Perl code for reverse complement of DNA sequence

747 Views Asked by At

I was trying to make a perl code to get the reverse complement of fasta sequences of DNA in a .fna file format. the sequence02C.fna file contains 100s of DNA sequences :

>adbca3e
TGCTCCCCACGCTTGCCTCTCCAGTACTCAACCAAAGCAGTCTCTAGAAAAACAGTTTCCAACGCAATACGATGGAATTCCACTTCCCAAATATCTC
>4c2a958
TCCCCACGCTTTCGCGCTTCAGCGTCAGTATCTGTCCAGTGAGCTGACTTCTCCATCGGCATTCCTACACAGTACTCTAGAAAAACAGTTTCTGCTC
>0639b5b
TCGCGCCTCAGTGTCCAACGCAATACGAGTTGCAGACCAGGACACATGGAATTCCACTTCCCTCTCCAGTACTCAACCAAAGCAGTCTCTAGAAAAG

I have used the following command which can open the file and make reverse but does not show the sequence ID (eg: >adbca3e) in the output.

The code is:

#!/usr/local/perl

open (NS, "sequence02C.fna");
while (<NS>) {
    if ($_ =~ tr/ATGC/TACG/) {print $_;}
}

output file is only the complementary of the sequence but not reverse. Additionally, it does not contain the sequence IDs ">adbca3e"

Could anyone please suggest the appropriate code to do this reverse complementary of this sequence at once and getting the result into an output file?

2

There are 2 best solutions below

0
On

You only print the lines that contained a A, T, G or C. You want to print every line, so the print shouldn't be conditional.

#!/usr/local/perl

use strict;               # Always
use warnings;             # Always

while (<>) {
    if (/^>/) {           # Only modify lines starting with ">".
       tr/ATGC/TACG/;
       $_ = reverse($_);  # You didn't reverse.
    }

    print;                # Print undconditionally.
}

(tr/// and print use $_ by default.)

Note I didn't open the file. You can use the program as follows:

perl program.pl sequence02C.fna >sequence02C_revcomp.fna

or

perl -i~ program.pl sequence02C.fna

The latter modifies the file in place. (Be careful! Test it first. It does make a backup, though.)

3
On

You say you have a program to "make reverse", but it only gives complementary. Maybe that is a very obvious description for you, but it is not very clear to me.

If by "reverse" you mean to print the string backwards, just use the reverse function. Complementary I assume is taking the corresponding nucleobases, which is what your transliteration is meant to do tr/ATGC/TACG/.

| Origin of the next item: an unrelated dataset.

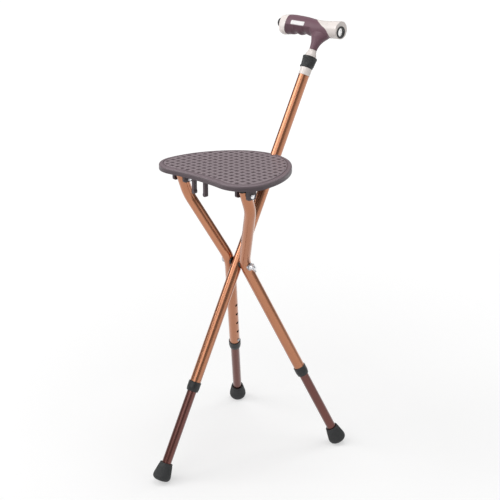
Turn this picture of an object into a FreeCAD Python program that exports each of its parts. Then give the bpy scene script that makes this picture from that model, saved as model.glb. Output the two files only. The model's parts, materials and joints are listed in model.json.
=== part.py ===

To fix not printing ids, just remove the if condition on the print-statement.

What I would do is just use the diamond operator for a small program like this:

use strict;
use warnings;
use feature 'say';

while (<>) {
    chomp;
    unless (/^>/) {
        tr/ATGC/TACG/;            # transliterate non-ids
        my $reverse = reverse;    # reverse $_
        say $reverse;             # do something with $reverse
    }
    say;          # print current line
}

Then you can use this program like this:

$ perl program.pl sequence02C.fna > output.txt